Devices with poor PF draw:

  • the same apparent power,
  • more real current,
  • more load on the wiring,
  • more stress on circuits.

Switch-mode loads often have:

  • PF = 0.5 at low load
  • PF = 0.9 under heavy load

Example:

A PC with:

  • 300W real power
  • PF = 0.6

Actually draws: 500W of apparent power
This makes wiring and breakers run hotter.

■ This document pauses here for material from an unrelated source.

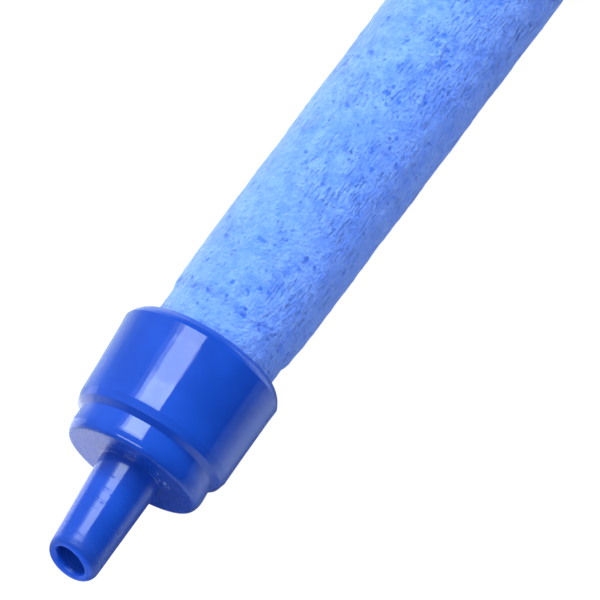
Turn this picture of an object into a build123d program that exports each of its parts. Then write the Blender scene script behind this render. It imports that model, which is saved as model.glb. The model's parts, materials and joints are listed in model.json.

Consumers never see this number.


Reason #6: “Standby Power” Is the Silent Killer of Electricity Bills

Most homes have 10–30+ devices drawing power when “off”:

  • TVs
  • smart speakers
  • set-top boxes
  • routers
  • chargers
  • game consoles
  • monitors
  • printers
  • microwaves
  • washing machines
  • phone chargers
  • power strips with switches

Standby usage can total:

20–80W constantly

That’s:

  • 0.5–2 kWh per day
  • 180–730 kWh per year
  • €35–€150/year wasted

All for nothing.


Real-World Example: What You Think Uses Power vs What Actually Does

What people THINK uses the most:

❌ phone charger
❌ laptop
❌ router
❌ small devices

What actually uses the most:

✔ water heater
✔ oven
✔ space heaters
✔ dryers
✔ fridge
✔ electric kettles
✔ AC units
✔ pool pumps

Single minutes of heating water > hours of charging a phone.


Amp Nerd Fun Facts

  • A fridge uses more energy in the first 5 minutes after turning on than the next 30 minutes combined.
  • A microwave’s “1000W” power refers to food heating, not electrical draw.
  • Vacuum cleaners can spike to 3 kW for milliseconds during startup.
  • A PlayStation 5 uses more power than many refrigerators while gaming.
  • A phone charger wastes more electricity in standby than actually charging a phone.
  • Cheap heaters often exceed their rating by 10–20%, causing fires.
  • A washing machine uses more energy heating water than spinning the drum.

Amp Nerd Summary

Actual appliance usage differs from the label because:

  • thermostat cycling
  • motor inrush surges
  • switching power supply inefficiency
  • power factor distortion
  • poor regulatory labeling rules
  • standby power waste

Rated wattage is a rough estimate —
real power consumption is dynamic, messy, and often much higher than expected.

This is the engineering truth behind your energy bill.